Um novo Interior depois da campanha eleitoral?
Os autarcas, seja qual for a sua cor política, têm de defender os interesses da sua região trabalhando com o Governo, exigindo ao Governo, mas cumprindo também a sua parte.
Muitos políticos só correm o país e só falam do Interior (e para o Interior) em períodos eleitorais.
Durante esta última campanha houve até quem identificasse territórios como sendo do Interior quando na realidade não o são. Uma confusão frequente de quem acredita que o país se resume à capital e que, por isso, fora de Lisboa considera já estar na província.
Demasiadas vezes o debate político e público olha o país a partir de Lisboa, revelando desconhecimento ou, pior, uma atitude desvalorizadora de tudo o resto.
Agora que acabou a campanha eleitoral e as eleições autárquicas se cumpriram, podemos guardar as bandeiras partidárias e erguer apenas a “bandeira do território”.
Guardar as bandeiras não significa esquecer as promessas feitas, sobretudo as que foram feitas para o Interior, mesmo que por aqueles que só o conhecem ou reconhecem nestas alturas.
“Erguer a bandeira do território” significa que os autarcas, seja qual for a sua cor política, têm de defender os interesses da sua região e das gentes que servem, trabalhando com o Governo, exigindo ao Governo, mas cumprindo também a sua parte. Muito do que falta fazer nos nossos lugares, aldeias, vilas e cidades está também nas mãos dos autarcas, que munidos de novas competências têm um papel ainda mais decisivo nas condições de vida da população.
Hoje, a resolução de muitos dos problemas dos territórios - como a provisão de serviços de saúde, de serviços de transporte, de gestão de resíduos, entre outros - já é feita à escala supramunicipal, nomeadamente ao nível das Comunidades Intermunicipais (CIM).
Dou como exemplo o problema da acessibilidade no Interior. Aí, onde existe uma população envelhecida, frágil e com dificuldades de mobilidade, onde não há operadores privados interessados em trabalhar, muitos municípios já trabalham em conjunto entre si em projetos de transporte flexível, a pedido, geridos a partir das CIM.
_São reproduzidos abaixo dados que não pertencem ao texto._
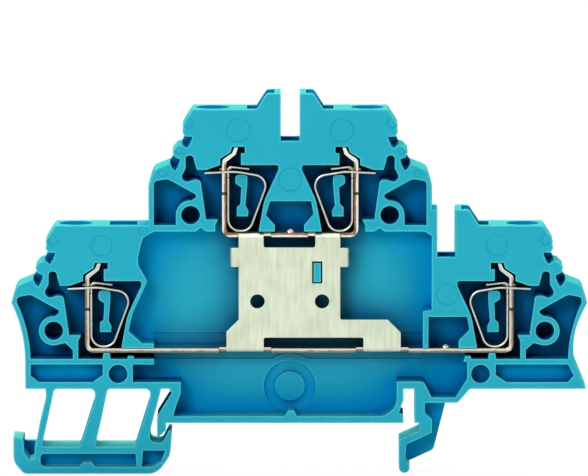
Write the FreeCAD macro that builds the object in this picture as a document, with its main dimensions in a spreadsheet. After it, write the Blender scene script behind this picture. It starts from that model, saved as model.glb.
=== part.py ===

Não são casos únicos. Os serviços de transporte para a população em geral, mesmo fora do Interior, exigem hoje uma escala que ultrapassa o município. As CIM, entre outras competências, são autoridades de transporte e têm meios financeiros para resolver este tipo de problemas, que têm obviamente mais impacto onde existe menos gente ou onde esta se encontra mais dispersa. Algumas CIM só não vão mais longe nas respostas que encontram por falta de entendimento entre os autarcas ou porque as prioridades escolhidas são outras. A solução não passa por pedir ao Governo que assuma responsabilidades que entregou ao poder local e para as quais até há fundos europeus.
“Erguer a bandeira do território” significa também que não há territórios condenados, que o seu valor não está dependente apenas da valorização dos recursos endógenos, tantas vezes daí retirados para serem convertidos em produtos de maior valor noutras geografias. Muito menos devemos considerar que os espaços rurais são “museus”, com “obras de arte” que podem ser usufruídas desde que se pague uma compensação pelos serviços desses ecossistemas (que devem ser incontestavelmente pagos, mas são só). Esta forma de pensar implica o abandono do Interior, consequência da falta de atividade económica e da ausência de pessoas. Temos por isso de o valorizar, o que significa desenvolver atividades que geram maior riqueza, não apenas nos setores tradicionais, mas também na diversificação da sua base económica.
“Erguer a bandeira do território” significa multiplicar os bons exemplos, tendo em conta as especificidades de cada zona. Para isso, precisamos de autarcas dialogantes, cientes da sua enorme importância, capazes de negociar com um Governo que está próximo e disponível.
E necessitamos de ter sempre presente que, não ignorando os sérios desafios da capital e de outras grandes cidades, o país existe para além de Lisboa. Por muito paradoxal que possa parecer, ao tornarmos os territórios do Interior mais atrativos estaremos também a aliviar os maiores problemas das áreas urbanas.
Comecemos, por isso, por mudar a visão que alguns ainda têm do nosso Interior e esperar que esta campanha tenha servido para mais do que uma visita pontual de políticos em vésperas de eleições.